▶ [What the task requires]: Each line from the beginning of the data below through the line containing "place), tone, stain)" should be repeated exactly, please.

··········

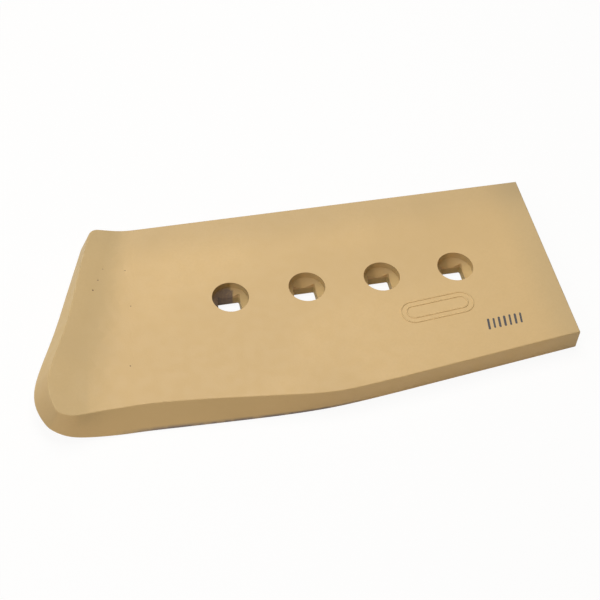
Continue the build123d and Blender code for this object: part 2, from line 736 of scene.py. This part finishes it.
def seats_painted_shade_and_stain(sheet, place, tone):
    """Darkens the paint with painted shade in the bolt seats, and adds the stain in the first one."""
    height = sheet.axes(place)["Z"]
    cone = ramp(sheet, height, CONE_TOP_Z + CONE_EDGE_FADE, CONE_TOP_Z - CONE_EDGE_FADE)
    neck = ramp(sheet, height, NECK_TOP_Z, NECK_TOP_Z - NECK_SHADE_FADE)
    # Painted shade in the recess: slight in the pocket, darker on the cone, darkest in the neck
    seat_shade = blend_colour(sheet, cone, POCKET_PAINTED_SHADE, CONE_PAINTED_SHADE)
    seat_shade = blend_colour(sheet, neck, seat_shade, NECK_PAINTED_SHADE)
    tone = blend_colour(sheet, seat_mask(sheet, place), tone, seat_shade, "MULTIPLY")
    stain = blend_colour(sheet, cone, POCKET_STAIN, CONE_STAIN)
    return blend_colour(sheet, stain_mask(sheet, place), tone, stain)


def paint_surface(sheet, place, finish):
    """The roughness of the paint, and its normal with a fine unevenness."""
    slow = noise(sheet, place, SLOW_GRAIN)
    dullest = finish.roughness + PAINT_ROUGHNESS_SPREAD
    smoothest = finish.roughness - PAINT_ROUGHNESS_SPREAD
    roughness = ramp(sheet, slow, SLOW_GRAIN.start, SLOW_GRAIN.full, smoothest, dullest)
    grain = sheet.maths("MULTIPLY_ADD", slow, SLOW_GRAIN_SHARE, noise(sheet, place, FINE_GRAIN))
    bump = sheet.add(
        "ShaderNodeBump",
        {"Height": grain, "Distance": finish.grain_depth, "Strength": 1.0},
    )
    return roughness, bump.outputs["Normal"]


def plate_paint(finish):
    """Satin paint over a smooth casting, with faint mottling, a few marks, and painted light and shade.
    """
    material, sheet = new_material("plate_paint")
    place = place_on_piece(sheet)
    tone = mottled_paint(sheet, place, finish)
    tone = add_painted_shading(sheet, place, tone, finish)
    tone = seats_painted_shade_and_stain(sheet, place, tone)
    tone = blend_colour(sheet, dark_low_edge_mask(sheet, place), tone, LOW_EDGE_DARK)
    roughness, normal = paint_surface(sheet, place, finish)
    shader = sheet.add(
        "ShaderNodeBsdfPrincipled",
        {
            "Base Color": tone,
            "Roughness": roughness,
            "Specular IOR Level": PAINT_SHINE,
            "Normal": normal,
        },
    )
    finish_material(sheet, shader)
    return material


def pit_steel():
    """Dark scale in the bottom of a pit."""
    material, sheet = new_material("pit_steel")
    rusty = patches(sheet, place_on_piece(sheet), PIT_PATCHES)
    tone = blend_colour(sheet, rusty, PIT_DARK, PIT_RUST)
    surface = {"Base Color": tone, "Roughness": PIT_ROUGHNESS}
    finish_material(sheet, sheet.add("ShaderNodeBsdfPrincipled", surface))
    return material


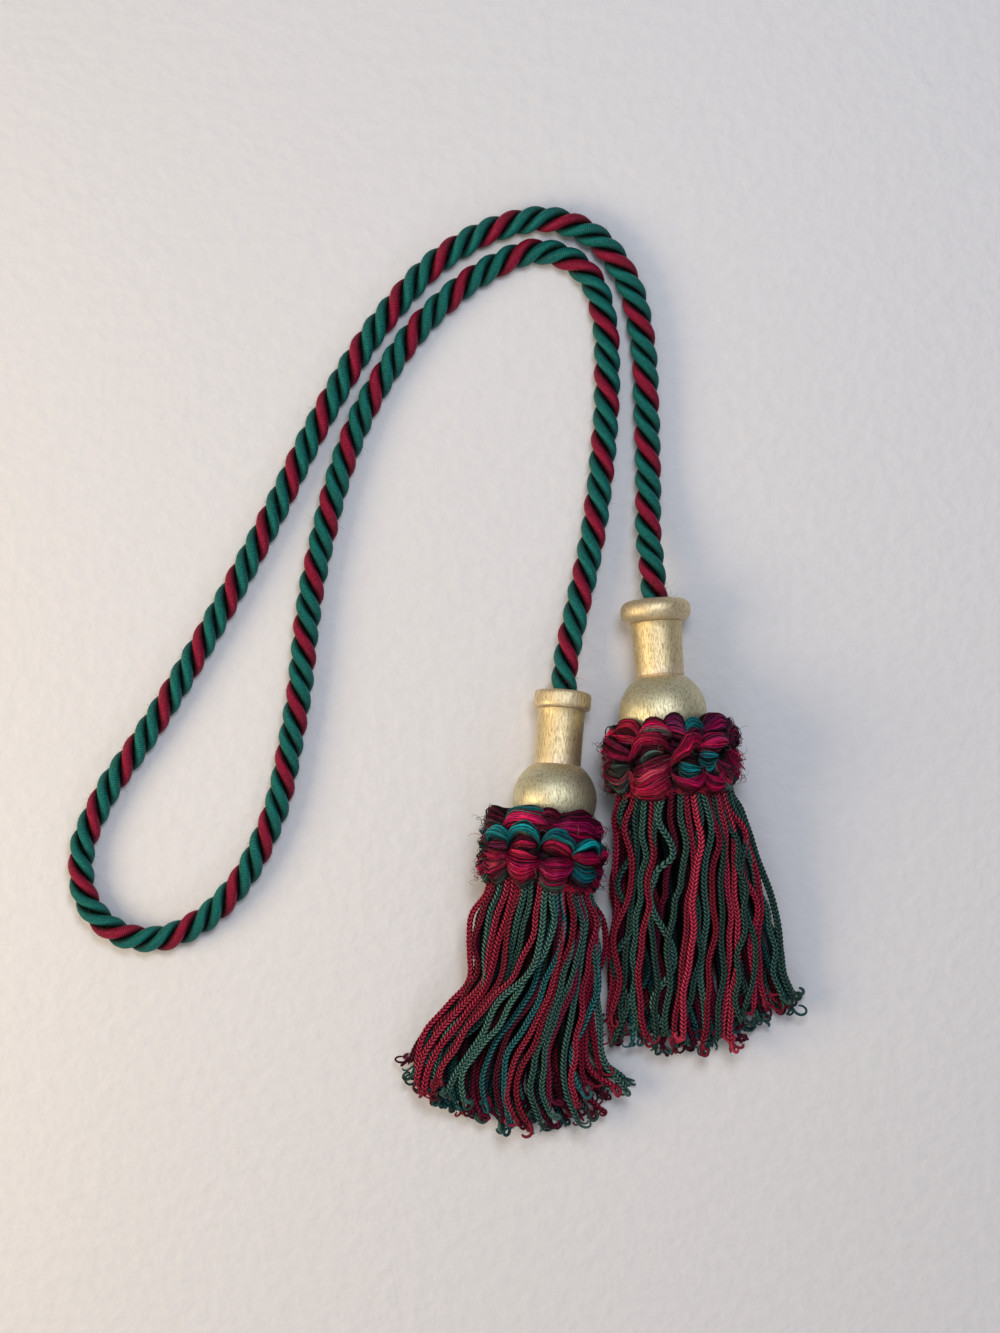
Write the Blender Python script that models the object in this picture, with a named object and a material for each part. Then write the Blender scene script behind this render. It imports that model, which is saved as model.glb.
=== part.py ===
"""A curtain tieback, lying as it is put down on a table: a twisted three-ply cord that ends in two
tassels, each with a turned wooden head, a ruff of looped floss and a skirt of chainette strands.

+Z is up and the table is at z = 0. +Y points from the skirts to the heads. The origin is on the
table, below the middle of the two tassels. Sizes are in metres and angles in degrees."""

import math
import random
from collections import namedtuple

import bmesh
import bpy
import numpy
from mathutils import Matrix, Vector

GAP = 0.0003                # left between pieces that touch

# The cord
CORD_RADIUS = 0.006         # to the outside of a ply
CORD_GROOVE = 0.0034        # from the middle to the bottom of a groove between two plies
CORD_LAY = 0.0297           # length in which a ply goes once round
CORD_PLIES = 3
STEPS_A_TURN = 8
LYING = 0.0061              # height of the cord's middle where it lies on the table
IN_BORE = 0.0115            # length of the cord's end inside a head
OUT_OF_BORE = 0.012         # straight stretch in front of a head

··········

▶ [Answer to the exercise]:
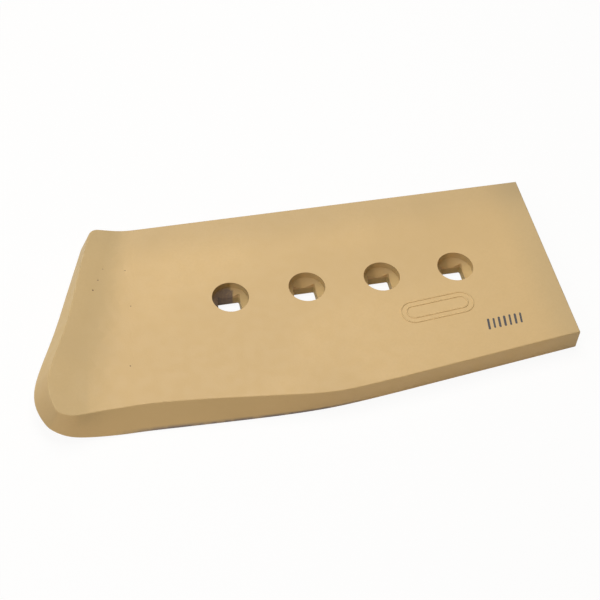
Continue the build123d and Blender code for this object: part 2, from line 736 of scene.py. This part finishes it.
def seats_painted_shade_and_stain(sheet, place, tone):
    """Darkens the paint with painted shade in the bolt seats, and adds the stain in the first one."""
    height = sheet.axes(place)["Z"]
    cone = ramp(sheet, height, CONE_TOP_Z + CONE_EDGE_FADE, CONE_TOP_Z - CONE_EDGE_FADE)
    neck = ramp(sheet, height, NECK_TOP_Z, NECK_TOP_Z - NECK_SHADE_FADE)
    # Painted shade in the recess: slight in the pocket, darker on the cone, darkest in the neck
    seat_shade = blend_colour(sheet, cone, POCKET_PAINTED_SHADE, CONE_PAINTED_SHADE)
    seat_shade = blend_colour(sheet, neck, seat_shade, NECK_PAINTED_SHADE)
    tone = blend_colour(sheet, seat_mask(sheet, place), tone, seat_shade, "MULTIPLY")
    stain = blend_colour(sheet, cone, POCKET_STAIN, CONE_STAIN)
    return blend_colour(sheet, stain_mask(sheet, place), tone, stain)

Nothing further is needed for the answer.